Pendekatan Pembelajaran Kooperatif

 Student Teams Achievement Division (STAD)
STAD dikembangkan oleh Robert Slavin dan teman temannya di Universitas John Hopkin, dan merupakan pendekatan pembelajaran kooperatif yang paling sederhana. Guru yang menggunakan STAD, juga mengacu kepada belajar kelompok siswa, menyajikan informasi akademik baru kepada siswa setiap minggu menggunakan presentasi verbal atau teks. Siswa dalam suatu kelas tertentu dipecah menjadi kelompok dengan anggota 4-5 orang, setiap kelompok haruslah heterogen, terdiri dan laki dan perempuan, berasal dan berbagai suku, memiliki kemampuan tinggi, sedang, dan rendah. Anggota tim menggunakan lembar kegiatan atau perangkat pembelajaran yang lain untuk menuntaskan materi pelajarannya dan kemudian saling membantu satu sama lain untuk memahami bahan pelajaran melalui tutorial, kuis, satu sama lain dan atau melakukan diskusi. Secara individual setiap minggu atau setiap 2 minggu siswa diberi kuis. Kuis itu diskor, dan flap individu diberi skor perkembangan.
Skor perkembangan ini tidak berdasarkan pada skor mutlak siswa, tetapi berdasarkan pada seberapa jauh skor itu melampaui rata-rata skor siswa yang lalu.

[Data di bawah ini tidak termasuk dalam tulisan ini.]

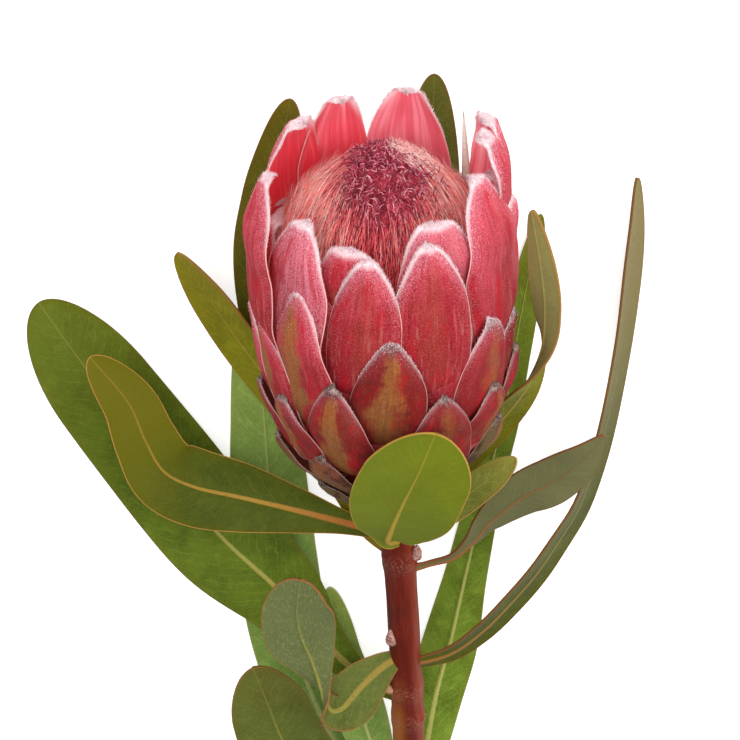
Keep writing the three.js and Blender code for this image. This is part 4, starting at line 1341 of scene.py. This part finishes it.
def make_florets(florets):
    """A ridged core, long silky filaments that lie up the dome, and dark and pale hairs on them."""
    rng = np.random.default_rng(SEED * 100)
    silk = floret_material(florets)

    steps, sides = CORE_GRID
    share = np.linspace(0, 1, steps)[1:-1, None]
    turn = turns(sides)
    ridges = 0.25 * np.sin(turn * 61 + share * 20) * (1 - ease((share - 0.5) / 0.3))
    rings = on_dome(share, turn, flare(share, turn) - 1.9 + ridges)
    points = capped(on_head(0.0, 0.0, DOME[0][1]), rings, on_head(0.0, 0.0, DOME[-1][1] - 0.5))
    marks = {
        "rise": capped(0, np.repeat(share, sides), 1),
        "tone": np.full(len(points), 0.3),
        "up": np.zeros(len(points)),
        "aside": capped(0, np.tile(np.sin(turn) ** 2, steps - 2), 0),
    }
    piece("floret_core", points, ring_faces(steps - 2, sides), marks, silk, "florets")

    # Filaments: each leaves the dome, bows out into the flare of the hair and ends in a fine point.
    count = florets.filaments
    start = 0.70 * (1 - rng.uniform(0, 1, count) ** 0.62)
    angle = rng.uniform(0, TAU, count)
    tone = rng.uniform(0, 1, count)
    t = np.linspace(0, 1, FILAMENT_KNOTS)
    reach = rng.uniform(0.15, 0.30, count)[:, None] * (1 - 0.4 * start[:, None])
    path = np.minimum(start[:, None] + reach * t, 0.995)
    depth = rng.uniform(-1.7, 0.3, count)[:, None] * (0.3 + 0.7 * ease((0.7 - path) / 0.4))
    lift = -0.8 + (flare(path, angle[:, None]) + 0.8 + depth) * ease(t * 2.2)
    sway = rng.normal(0, 0.04, count)[:, None] * t * t * (1 + 1.6 * path)
    lines = on_dome(path, angle[:, None] + sway, lift)
    lines = lines + rng.normal(0, 0.13, lines.shape) * t[:, None]
    radius = rng.uniform(0.11, 0.24, count)[:, None] * np.sqrt(np.maximum(1 - t**3, 0.02))
    points, faces, size = tubes(lines, radius, 3)
    spread = capped(t[0], np.repeat(t[1:-1], 3), t[-1])
    marks = {
        "rise": start[:, None] + reach * spread,
        "tone": np.repeat(tone, size),
        "up": np.tile(spread, count),
        "aside": np.repeat(np.sin(angle) ** 2, size),
    }
    piece("floret_filaments", points, faces, marks, silk, "florets")

    # Dark hairs along the filaments, and pale ones between them, most of those low and at the sides.
    for label, (low, high, crowding, width, length, bearing, most) in FLORET_HAIRS.items():
        material = dyed_material(f"floret_{label}_hair")
        count = florets.short_hairs
        roots, tips = scattered(count, low, high, crowding, length, bearing, most, rng)
        widths = rng.uniform(*width, count)
        hair_piece(f"floret_{label}_hairs", roots, tips, widths, rng, material, "florets")


def make_crown(florets):
    """The dark top: short hooked floret tips in every direction, each an arc of its own length and bend."""
    rng = np.random.default_rng(SEED * 1000)
    # Dark, wine and lilac curls: the lilac ones are light hairs and painted highlights on the curls.
    material = dyed_material("floret_curl", ((0.20, 0.018, 0.038), florets.wine, florets.lilac), 0.55)
    count = florets.curls
    angle = rng.uniform(0, TAU, count)
    depth = 0.15 + 0.035 * np.sin(angle) + 0.21 * np.maximum(np.cos(angle), 0) ** 2
    stray = 1 + 0.8 * rng.uniform(0, 1, count) ** 4
    share = np.clip(1 - depth * stray * rng.uniform(0, 1, count) ** 0.66, 0.5, 0.995)
    root = on_dome(share, angle, rng.uniform(-0.6, 0.4, count) + flare(share, angle))
    out = unit(on_dome(share, angle, 5.0) - on_dome(share, angle, 0.0))
    above, below = np.minimum(share + 0.02, 1), share - 0.02
    upward = unit(on_dome(above, angle, 0.0) - on_dome(below, angle, 0.0))
    wander = unit(rng.normal(size=out.shape))
    low = (1 - ease((share - 0.64) / 0.2))[:, None]
    heading = unit(out * (0.8 - 0.45 * low) + wander * (0.9 - 0.5 * low) + upward * (0.25 + 0.9 * low))
    turn_axis = unit(np.cross(heading, rng.normal(size=out.shape)))
    length = rng.uniform(1.5, 3.2, count)
    bend = rng.uniform(0.6, 3.4, count) * (1 - 0.6 * low[:, 0])
    t = np.linspace(0, 1, CURL_KNOTS)
    swing = bend[:, None, None] * t[:, None]
    aside = np.cross(turn_axis, heading)[:, None]
    bent = np.maximum(bend, 1e-3)[:, None, None]
    arc = heading[:, None] * np.sin(swing) / bent + aside * (1 - np.cos(swing)) / bent
    lines = root[:, None] + arc * length[:, None, None]
    radius = rng.uniform(0.09, 0.19, count)[:, None] * np.sqrt(1.02 - t**2)
    points, faces, size = tubes(lines, radius, 3)
    tone = rng.uniform(0, 1, count) ** 1.15
    piece("floret_curls", points, faces, {"tone": np.repeat(tone, size)}, material, "florets")

    # A pale downy ridge behind the top, to the right.
    down = dyed_material("floret_down")
    count = florets.down_hairs
    angle = np.radians(rng.normal(*DOWN_BEARING, count))
    share = np.clip(rng.normal(*DOWN_SHARE, count), 0.6, 0.98)
    root = on_dome(share, angle, rng.uniform(0.2, 1.6, count) + flare(share, angle))
    ahead = np.minimum(share + 0.08, 0.998)
    lift = rng.uniform(1.0, 3.4, count) + flare(ahead, angle)
    aim = on_dome(ahead, angle + rng.normal(0, 0.12, count), lift)
    tips = root + (aim - root) * rng.uniform(0.5, 1.0, (count, 1))
    hair_piece("floret_down", root, tips, DOWN_WIDTH, rng, down, "florets")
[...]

Setiap minggu pada suatu lembar penilaian singkat atau dengan cara lain, diumumkan tim-tim dengan skor tertinggi, siswa yang mencapai skor perkembangan tinggi, atau siswa yang mencapai skor sempurna pada kuis-kuis itu. Kadang-kadang seluruh tim yang mencapai kriteria tertentu dicantumkan dalam lembar itu. Prosedur ini akan dijelaskan lebih rinci kemudian.
Jigsaw
Jigsaw telah dikembangkan dan diuji coba oleh Elliot Aronson dan teman-teman di Universitas Texas, dan kemudian diadaptasi oleh Slavin dan teman-teman di Universitas John Hopkins. Dalam penerapan jigsaw, siswa dibagi berkelompok dengan 5 atau 6 anggota kelompok belajar heterogen. Materi pembelajaran diberikan kepada siswa dalam bentuk teks. Setiap anggota bertanggung jawab untuk mempelajari bagian tertentu bahan yang diberikan itu. Sebagai contoh, jika materi yang diajarkan itu adalah alat ekskresi, seorang siswa mempelajari tentang ginjal, siswa lain mempelajari tentang hati, siswa yang lain lagi belajar tentang paru-paru, dan yang terakhir belajar tentang kulit. Anggota dan kelompok lain yang mendapat tugas topik yang sama berkumpul dan berdiskusi tentang topik tersebut. Kelompok ini disebut kelompok ahli. Dengan demikian terdapat kelompok ahli kulit, ahli ginjal, ahli paru-paru, dan ahli hati.
Selanjutnya anggota tim ahli ini kembali ke kelompok asal dan mengajarkan apa yang telah dipelajarinya dan didiskusikan di dalam kelompok ahlinya untuk diajarkan kepada teman kelompoknya sendiri. Gambar 2 menunjukkan hubungan antara kelompok asal dan kelompok ahli. Menyusul pertemuan dan diskusi kelompok asal, siswa-siswa itu dikenai kuis secara individual tentang materi belajar. Dalam Jigsaw versi Slavin, skor tim menggunakan prosedur skoring yang sama dengan STAD. Tim dan individu dengan skor-tinggi mendapat pengakuan dalam lembar pengakuan mingguan atau dengan cara lain.
Investigasi Kelompok (IK)
Investigasi kelompok mungkin merupakan model pembelajaran kooperatif yang paling kompleks dan paling sulit untuk diterapkan. Model ini dikembangkan pertama kali oleh Thelan. Dalam perkembangan selanjutnya model ini diperluas dan dipertajam oleh Sharan dan kawan-kawan dan Universitas Tel Aviv. Berbeda dengan STAD dan Jigsaw, siswa terlibat dalam perencanaan baik topik yang dipelajari dan bagaimana jalannya penyelidikan mereka. Pendekatan ini memerlukan norma dan struktur kelas yang lebih rumit daripada pendekatan yang lebih berpusat pada guru. Pendekatan ini juga memerlukan mengajar siswa keterampilan komunikasi dan proses kelompok yang baik.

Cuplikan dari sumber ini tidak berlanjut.